▶ **PROBLEM DETAILS**
Copy all of the material below exactly.
= = =
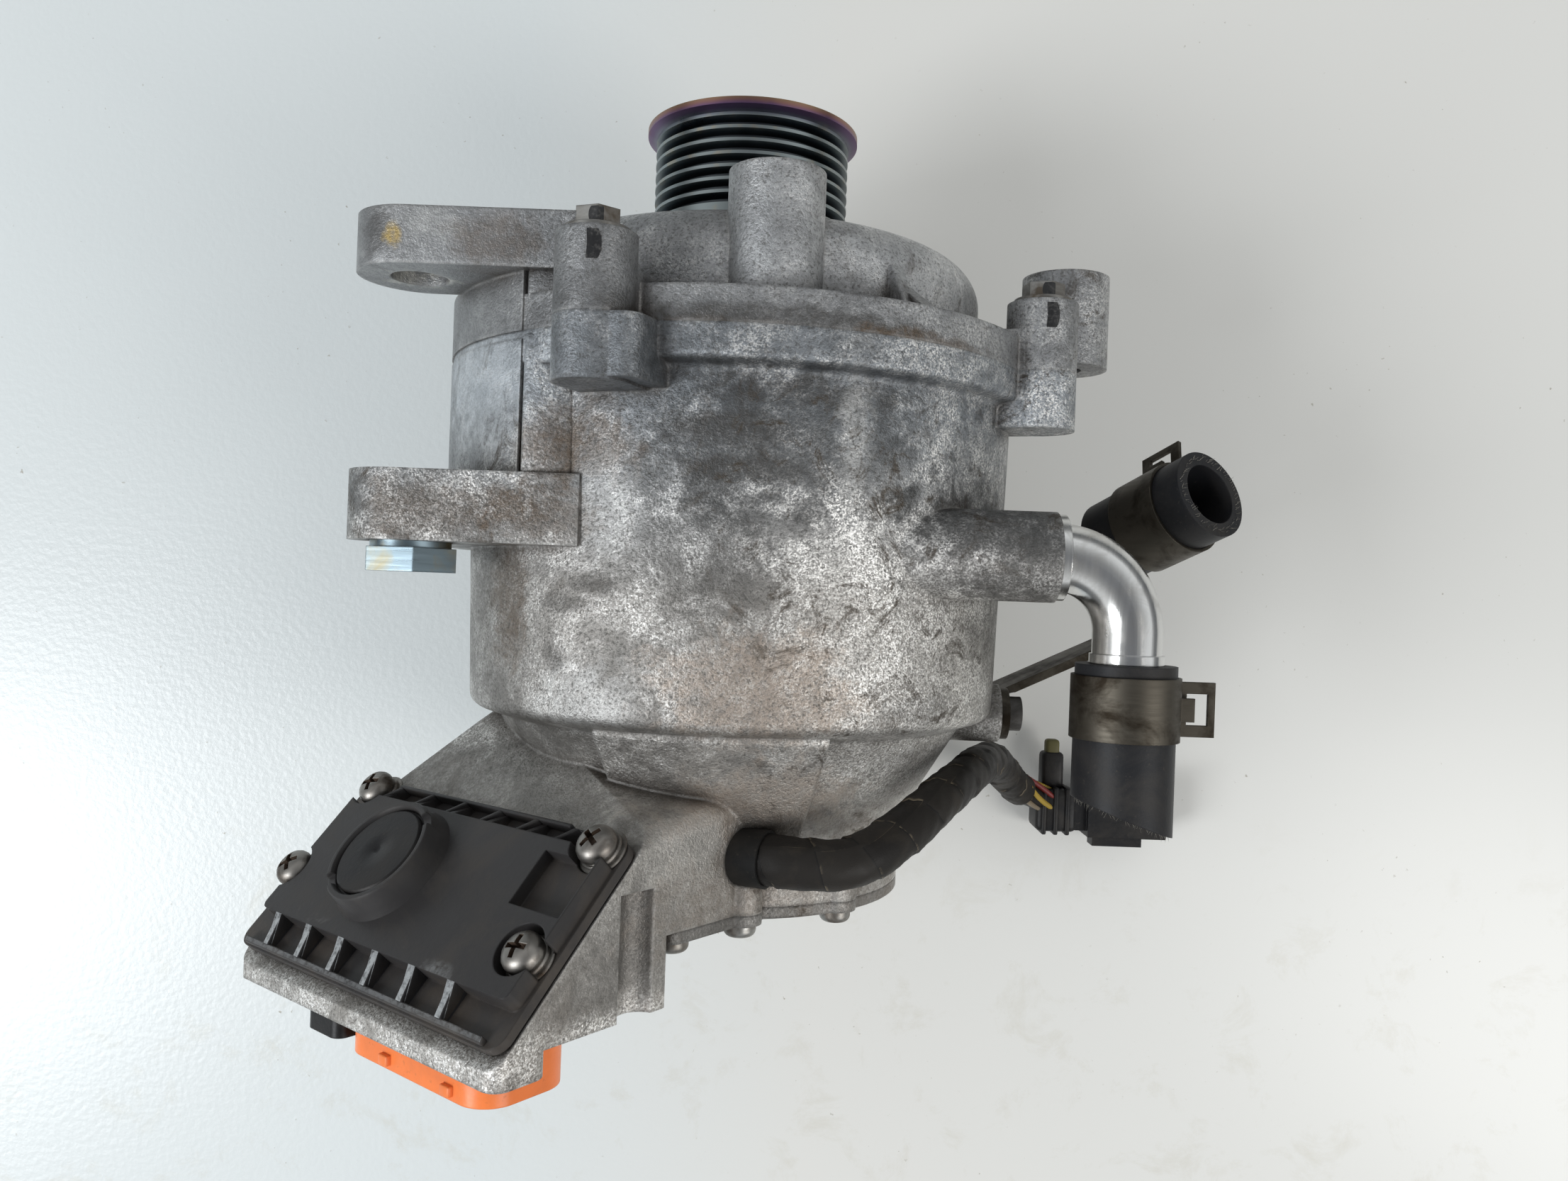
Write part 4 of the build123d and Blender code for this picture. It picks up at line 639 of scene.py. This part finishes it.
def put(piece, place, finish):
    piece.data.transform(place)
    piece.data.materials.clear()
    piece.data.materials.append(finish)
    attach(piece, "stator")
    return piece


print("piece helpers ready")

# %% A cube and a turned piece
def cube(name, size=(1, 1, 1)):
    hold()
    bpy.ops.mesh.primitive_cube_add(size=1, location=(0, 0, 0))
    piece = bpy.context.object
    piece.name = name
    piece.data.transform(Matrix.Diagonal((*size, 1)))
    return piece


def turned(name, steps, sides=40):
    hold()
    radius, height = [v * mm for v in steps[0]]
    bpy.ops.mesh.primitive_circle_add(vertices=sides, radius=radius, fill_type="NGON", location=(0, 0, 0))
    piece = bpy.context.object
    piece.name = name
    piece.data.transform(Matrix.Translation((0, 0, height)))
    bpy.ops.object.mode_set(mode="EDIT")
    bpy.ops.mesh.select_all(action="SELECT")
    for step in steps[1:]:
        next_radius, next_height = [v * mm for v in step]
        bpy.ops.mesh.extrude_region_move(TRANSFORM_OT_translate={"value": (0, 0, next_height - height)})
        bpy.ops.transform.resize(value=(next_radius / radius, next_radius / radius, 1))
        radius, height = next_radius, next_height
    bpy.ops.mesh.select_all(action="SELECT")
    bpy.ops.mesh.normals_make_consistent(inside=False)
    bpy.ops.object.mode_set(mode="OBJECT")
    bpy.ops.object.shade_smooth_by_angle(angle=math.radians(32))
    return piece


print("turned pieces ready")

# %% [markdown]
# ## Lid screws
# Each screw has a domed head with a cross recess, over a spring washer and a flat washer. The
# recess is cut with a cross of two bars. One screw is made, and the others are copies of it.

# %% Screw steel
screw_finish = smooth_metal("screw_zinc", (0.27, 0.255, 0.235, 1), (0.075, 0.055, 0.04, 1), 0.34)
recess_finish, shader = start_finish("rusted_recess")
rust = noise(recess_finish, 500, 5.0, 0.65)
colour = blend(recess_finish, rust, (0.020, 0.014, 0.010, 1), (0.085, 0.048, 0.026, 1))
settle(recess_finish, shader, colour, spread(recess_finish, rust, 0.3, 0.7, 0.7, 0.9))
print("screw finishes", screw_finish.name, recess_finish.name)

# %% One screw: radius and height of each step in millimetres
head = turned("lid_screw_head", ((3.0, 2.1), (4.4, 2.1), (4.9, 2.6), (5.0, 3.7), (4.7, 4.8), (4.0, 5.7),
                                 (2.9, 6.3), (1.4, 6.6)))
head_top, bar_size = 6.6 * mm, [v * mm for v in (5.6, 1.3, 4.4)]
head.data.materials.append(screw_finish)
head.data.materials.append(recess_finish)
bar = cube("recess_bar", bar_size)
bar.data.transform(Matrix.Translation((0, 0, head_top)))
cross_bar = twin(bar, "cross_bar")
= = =
▶ **TASK ANSWER**
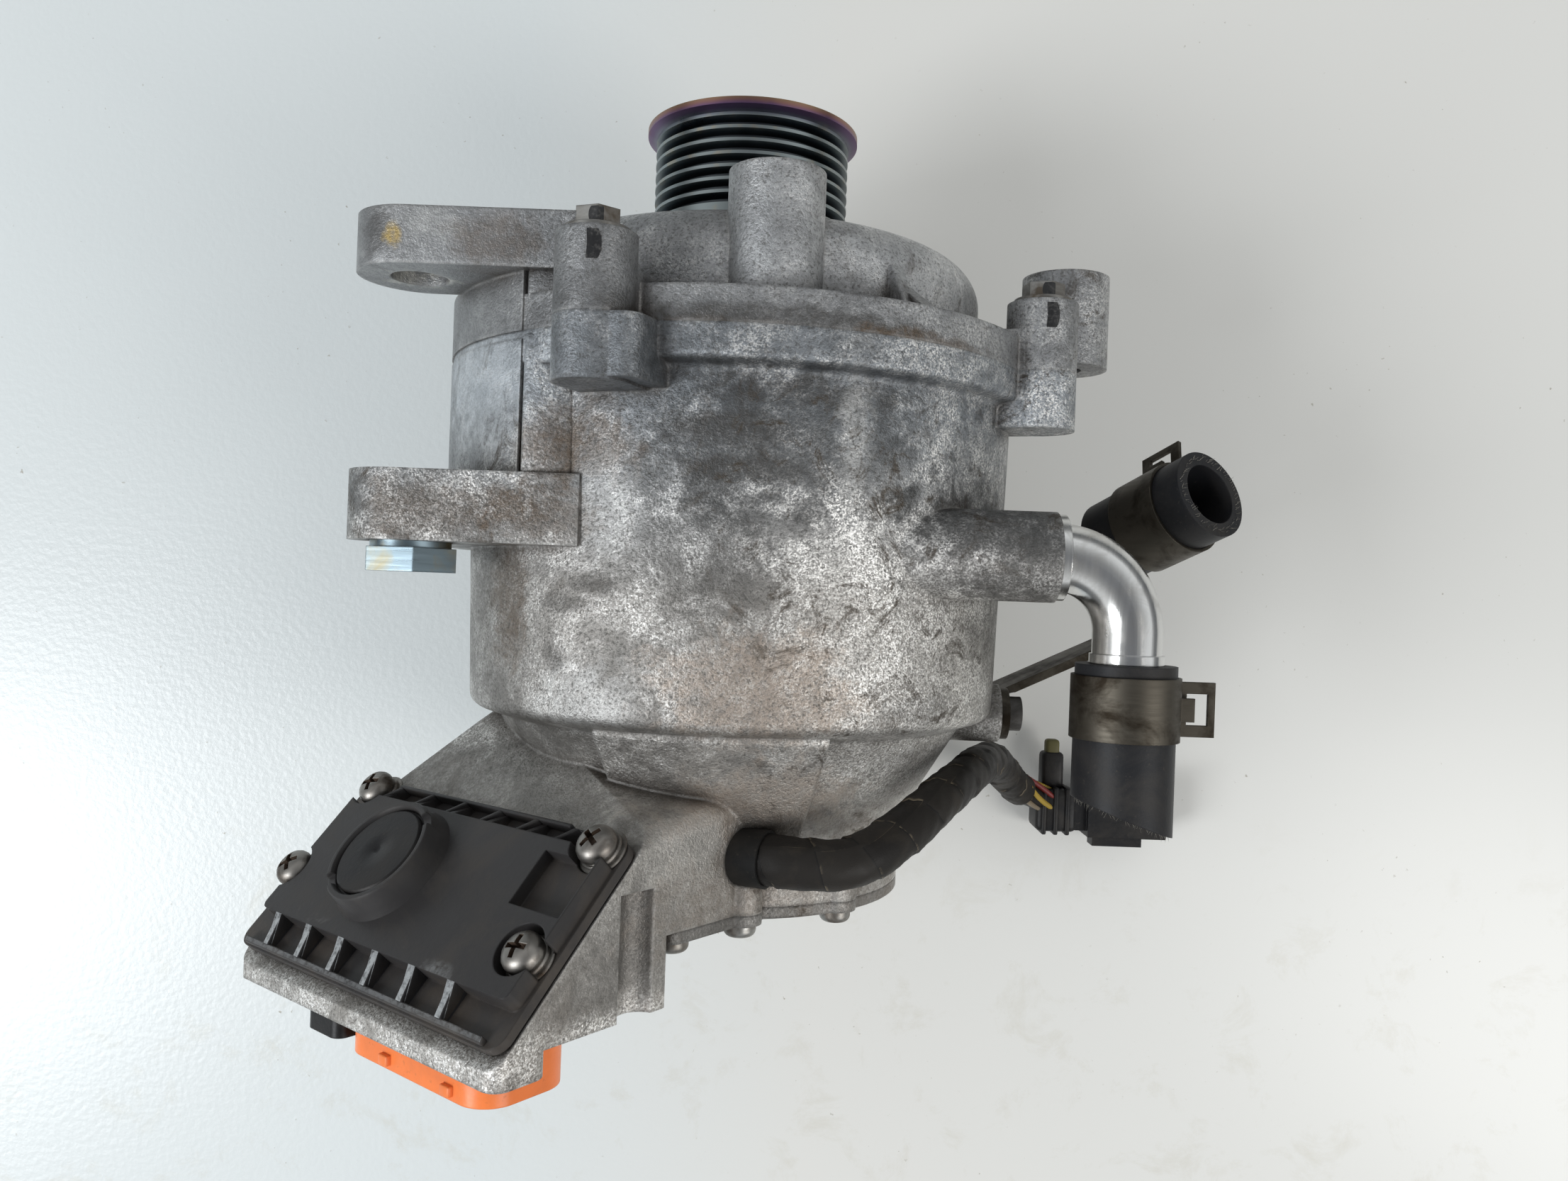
Write part 4 of the build123d and Blender code for this picture. It picks up at line 639 of scene.py. This part finishes it.
def put(piece, place, finish):
    piece.data.transform(place)
    piece.data.materials.clear()
    piece.data.materials.append(finish)
    attach(piece, "stator")
    return piece


print("piece helpers ready")

# %% A cube and a turned piece
def cube(name, size=(1, 1, 1)):
    hold()
    bpy.ops.mesh.primitive_cube_add(size=1, location=(0, 0, 0))
    piece = bpy.context.object
    piece.name = name
    piece.data.transform(Matrix.Diagonal((*size, 1)))
    return piece


def turned(name, steps, sides=40):
    hold()
    radius, height = [v * mm for v in steps[0]]
    bpy.ops.mesh.primitive_circle_add(vertices=sides, radius=radius, fill_type="NGON", location=(0, 0, 0))
    piece = bpy.context.object
    piece.name = name
    piece.data.transform(Matrix.Translation((0, 0, height)))
    bpy.ops.object.mode_set(mode="EDIT")
    bpy.ops.mesh.select_all(action="SELECT")
    for step in steps[1:]:
        next_radius, next_height = [v * mm for v in step]
        bpy.ops.mesh.extrude_region_move(TRANSFORM_OT_translate={"value": (0, 0, next_height - height)})
        bpy.ops.transform.resize(value=(next_radius / radius, next_radius / radius, 1))
        radius, height = next_radius, next_height
    bpy.ops.mesh.select_all(action="SELECT")
    bpy.ops.mesh.normals_make_consistent(inside=False)
    bpy.ops.object.mode_set(mode="OBJECT")
    bpy.ops.object.shade_smooth_by_angle(angle=math.radians(32))
    return piece


print("turned pieces ready")

# %% [markdown]
# ## Lid screws
# Each screw has a domed head with a cross recess, over a spring washer and a flat washer. The
# recess is cut with a cross of two bars. One screw is made, and the others are copies of it.

# %% Screw steel
screw_finish = smooth_metal("screw_zinc", (0.27, 0.255, 0.235, 1), (0.075, 0.055, 0.04, 1), 0.34)
recess_finish, shader = start_finish("rusted_recess")
rust = noise(recess_finish, 500, 5.0, 0.65)
colour = blend(recess_finish, rust, (0.020, 0.014, 0.010, 1), (0.085, 0.048, 0.026, 1))
settle(recess_finish, shader, colour, spread(recess_finish, rust, 0.3, 0.7, 0.7, 0.9))
print("screw finishes", screw_finish.name, recess_finish.name)

# %% One screw: radius and height of each step in millimetres
head = turned("lid_screw_head", ((3.0, 2.1), (4.4, 2.1), (4.9, 2.6), (5.0, 3.7), (4.7, 4.8), (4.0, 5.7),
                                 (2.9, 6.3), (1.4, 6.6)))
head_top, bar_size = 6.6 * mm, [v * mm for v in (5.6, 1.3, 4.4)]
head.data.materials.append(screw_finish)
head.data.materials.append(recess_finish)
bar = cube("recess_bar", bar_size)
bar.data.transform(Matrix.Translation((0, 0, head_top)))
cross_bar = twin(bar, "cross_bar")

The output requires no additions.